16 November 2008

books in the breach

for a whole panoply of reasons, i'm in san francisco instead of in el salvador. some of my readers will be surprised by this news. to tell the truth, i'm still a bit surprised by this news myself. but my present to myself on the occasion of my twenty-seventh birthday was the realization that Adults (people of twenty-seven, for example) don't have to withstand something awfully unpleasant just because (a) the Adults in question initially calculated that the something in question would be significantly less unpleasant and/or (b) the now clearly unpleasant thing is, technically speaking, survivable.

one side effect of my situation, which not incidentally involved being sick every day for a month and then taking a hatchet to my original dissertation design, is that i've been doing a lot of reading. i'm plowing through files of ancient newspaper articles and manuscripts; i'm reviewing my theoretical foils; i'm google-scholar-ing with abandon and marking up the bad Marxist anthropology that results. on particularly Off days, and at bedtime, i'm reading fiction, too. like lots of other people, i find that reading is a nice patch, or salve or something, for those painful holes in productivity and sense of purpose that emerge out of times like these.

although the truth is, i do not recommend cormac mccarthy's the road for anyone who's feeling blue. it is the scariest post-apocalypse i've ever read about, not just because mccarthy is good at describing violence but because whatever it was that effectively ended the world is never quite identified. i do recommend the book for practically everyone else. i suppose the other fiction i've been picking up isn't exactly cheerful, either, although we at least have the backward-looking relief of knowing that the events described in suite francaise and the brief wondrous life of oscar wao don't end it all.

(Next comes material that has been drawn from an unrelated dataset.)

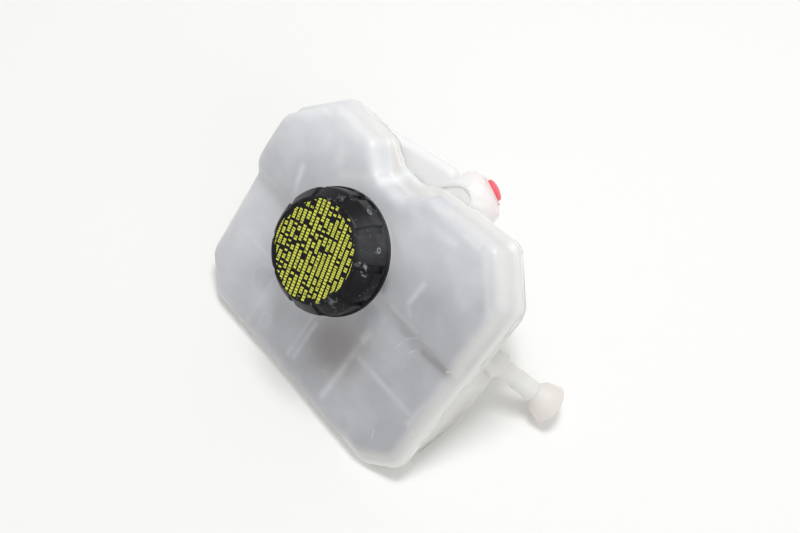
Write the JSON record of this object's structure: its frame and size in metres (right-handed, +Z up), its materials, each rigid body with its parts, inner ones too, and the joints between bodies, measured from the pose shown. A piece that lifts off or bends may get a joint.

suite francaise describes life in france during the early part of the german occupation; its author, irene nemirovsky (and i assume all my readers will forgive the lack of diacritics), died at auschwitz sixty-four years before the book finally made its way into print. the text of the novel is one thing -- it's a sad and personal look at how scarcity and panic make the worst of people, and was written during the very events it describes. it includes no reference to the plight of france's jews, which is either astounding or perfectly understandable alongside the notes and letters that accompany the novel itself: nemirovsky's acknowledgement of both nazi policy and her personal fate is stunning.

i described oscar wao to my bully-studying father as a book about a bully victim, which is more or less true. but it's also a book about dictatorship and repression and dungeons and dragons and immigrants. its freedom with footnotes put me in mind of consider the lobster. its freedom with language is more singular, more interesting, and more fun. other fun, or at least interesting, reads lately: look at me, by jennifer egan; wasted, by marya hornbacher; gilead (finally), by marilynne robinson.

oh, and my awesome friend erica made me drag out the nicomachean ethics for the first time in a while. excellent!